Northern Valley Career Expo allows teens to test-drive occupations

Sheridan Davis was one of about 1,300 high school sophomores from around the Red River Valley who participated in the 2013 Northern Valley Career Expo. The expo has grown from 19 schools in 2012, its first year, to 23 this year.

By: Kevin Bonham, Grand Forks Herald

Sheridan Davis and some of her classmates from Mayville-Portland-Clifford-Galesburg High School gathered around an Altru Health System surgery booth Wednesday at the Alerus Center in Grand Forks.

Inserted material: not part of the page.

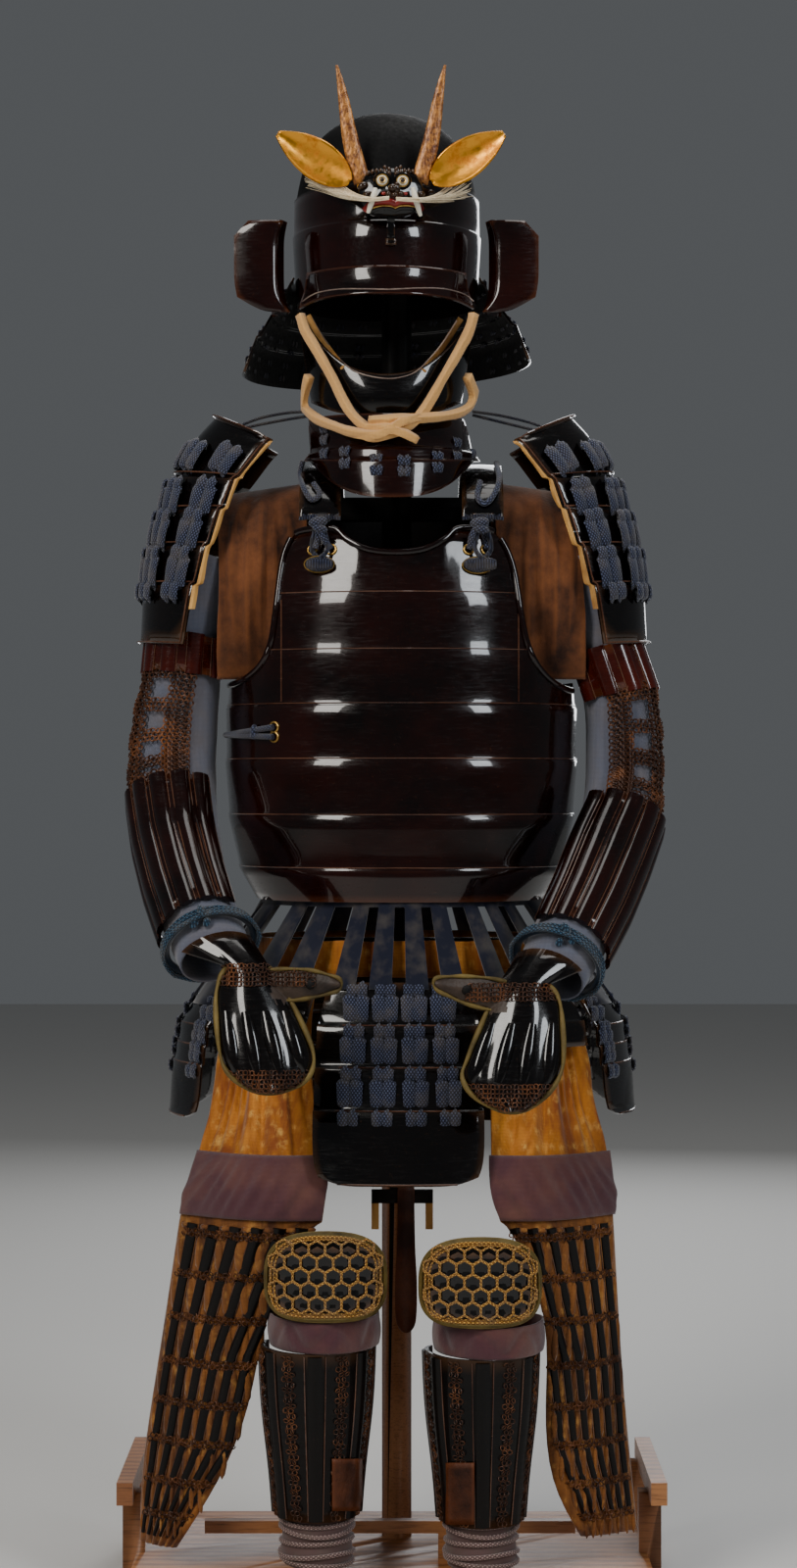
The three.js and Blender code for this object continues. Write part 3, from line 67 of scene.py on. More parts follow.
class Paint:
    """One material: a Principled shader with named values, and short calls that add texture nodes."""

    def __init__(self, name, **values):
        self.material = bpy.data.materials.new(name)
        self.material.use_nodes = True
        self.tree = self.material.node_tree
        self.shader = self.tree.nodes["Principled BSDF"]
        for key, value in values.items():
            self.shader.inputs[key.replace("_", " ")].default_value = value
        self.places = {}

    def node(self, kind, inputs=None, **settings):
        made = self.tree.nodes.new("ShaderNode" + kind)
        for key, value in settings.items():
            setattr(made, key, value)
        for key, value in (inputs or {}).items():
            if isinstance(value, bpy.types.NodeSocket):
                self.tree.links.new(value, made.inputs[key])
            else:
                made.inputs[key].default_value = value
        return made

    def place(self, scale=(1, 1, 1), turn=(0, 0, 0), kind="Object"):
        if kind not in self.places:
            self.places[kind] = self.node("TexCoord").outputs[kind]
        inputs = {"Vector": self.places[kind], "Scale": scale, "Rotation": turn}
        return self.node("Mapping", inputs).outputs[0]

    def noise(self, scale, detail=3, rough=0.5, place=None, warp=0):
        inputs = {"Scale": scale, "Detail": detail, "Roughness": rough, "Distortion": warp}
        inputs["Vector"] = place or self.place()
        return self.node("TexNoise", inputs).outputs["Fac"]

    def cells(self, scale, place=None, feature="F1", random_=1.0):
        inputs = {"Scale": scale, "Randomness": random_, "Vector": place or self.place()}
        return self.node("TexVoronoi", inputs, feature=feature).outputs["Distance"]

    def wave(self, period, axis="X", warp=0, place=None, detail=1):
        # A wave texture of scale 1 repeats every 2 pi / 20.
        inputs = {"Scale": 2 * math.pi / 20 / period, "Distortion": warp, "Detail": detail}
        inputs["Vector"] = place or self.place()
        return self.node("TexWave", inputs, wave_type="BANDS", bands_direction=axis).outputs["Fac"]

    def ramp(self, fac, *stops):
        made = self.node("ValToRGB", {"Fac": fac})
        elements = made.color_ramp.elements
        while len(elements) < len(stops):
            elements.new(0.5)
        for element, (at, value) in zip(elements, stops):
            element.position = at
            element.color = value if hasattr(value, "__len__") else (value, value, value, 1)
        return made.outputs["Color"]

    def maths(self, operation, a, b=0.5):
        return self.node("Math", {0: a, 1: b}, operation=operation).outputs[0]

    def mix(self, fac, a, b):
        made = self.node("Mix", data_type="RGBA")
        for index, value in ((0, fac), (6, a), (7, b)):
            if isinstance(value, bpy.types.NodeSocket):
                self.tree.links.new(value, made.inputs[index])
            else:
                made.inputs[index].default_value = value
        return made.outputs[2]

    def edges(self, low=0.52, high=0.6):
        point = self.node("NewGeometry").outputs["Pointiness"]
        return self.ramp(point, (low, 0), (high, 1))

    def bump(self, height, depth, strength=1.0, under=None):
        inputs = {"Height": height, "Distance": depth, "Strength": strength}
        if under is not None:
            inputs["Normal"] = under
        return self.node("Bump", inputs).outputs["Normal"]

    def feed(self, **sockets):
        for key, value in sockets.items():
            self.tree.links.new(value, self.shader.inputs[key.replace("_", " ")])
        return self.material


def rgb(r, g, b):
    """A colour as seen, 0 to 255 each, in the shader's linear values."""
    return tuple((c / 255) ** 2.2 for c in (r, g, b)) + (1,)


def lacquer(name, dark, warm, worn, gloss=0.1, coat=0.75):
    """Old polished lacquer: deep colour with warm patches, hairline scratches and rubbed edges."""
    p = Paint(name, Coat_Weight=coat, Coat_Roughness=0.05, Coat_IOR=1.5, Specular_IOR_Level=0.15)
    patches = p.ramp(p.noise(9, 5, 0.6), (0.35, dark), (0.72, warm))
    specks = p.ramp(p.noise(420, 2, 0.7), (0.66, 0), (0.8, 0.5))
    color = p.mix(specks, patches, worn)
    color = p.mix(p.edges(0.53, 0.62), color, worn)
    scratches = p.noise(60, 6, 0.7, p.place((1, 1, 7)))
    rough = p.ramp(scratches, (0.4, gloss), (0.75, gloss + 0.28))
    swell = p.bump(p.noise(22, 2), 0.0016, 0.35)
    normal = p.bump(scratches, 0.0002, 0.5, swell)
    p.feed(Coat_Normal=p.bump(p.noise(26, 1), 0.0010, 0.25))
    return p.feed(Base_Color=color, Roughness=rough, Normal=normal)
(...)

“We’re taking out an appendix today,” said Telissa Stumpf, an operating room registered nurse. “Actually, it’s a gummy worm. Want to try it?”

With registered nurse LuAnn Mlodzik and a camera attached to a laparoscopic grasper as guides, Davis picked up one of the worms and dropped it into a plastic container.

“It’s kind of fun,” she said after successfully completing the procedure. “I want to be either a nurse or a dentist.”

Davis was one of about 1,300 high school sophomores from around the Red River Valley who participated in the 2013 Northern Valley Career Expo. The expo has grown from 19 schools in 2012, its first year, to 23 this year, according to Eric Ripley, director of career and technical education at Grand Forks Public Schools.

Students spent a half-day at the expo, which began with a 25-minute introduction session, where they learned some basic tips about workplace values, covering topics such as employer attitudes toward body piercings and body art; about cell phone etiquette in the workplace; and about establishing work habits.

They also attended sessions on a variety of potential careers, which ranged from social work and nursing to retail management, welding, criminal justice and agribusiness.

Hands-on

The most popular features, however, were the hands-on, try-it-yourself career booths, sponsored by area schools and employers.

Riley Petersen discovered the flight simulator at the UND Aerospace booth.

After successfully landing the simulated plane at Seattle-Tacoma International Airport, he said he is interested in potential careers in medicine or aerospace.

“I thought it was cool,” he said of the flight. “I liked the surgery box, too, where you use the tools and try to pick up things.”

A few booths away, Keith Shimpo and Ralph Dahlstrom, who are in their second years in Northland Community and Technical College’s paramedic intensive care program, enticed students to try inserting a breathing tube into a training mannequin.

“This is super gross,” said Sidney Wagner, a student from Park River, N.D., as she tried to guide the tube into the trachea, or large airway between the mouth to the lungs.

Wagner successfully completed the procedure.

“This is a career where you’ll feel good about yourself,” Shimpo said.

Wagner’s classmate, Emily Bratlie, then tried it, with less success.

“He died, unfortunately,” Shimpo said as the machine attached to the mannequin flat-lined.

Dahlstrom convinced Megan Foy to try.

“There you go,” he told the Grand Forks Central student. “He’s getting air into his lungs.”

Foy enjoyed the hands-on paramedic demonstration.

“I’ve never done anything like this before,” she said, “but they showed me what to do. I liked it.”

While she hasn’t narrowed down her career choices, she said the expo provided some insight into what’s available.

“It gives me some options,” she said.

That, said Ripley, with Grand Forks Public Schools, is the point of the expo.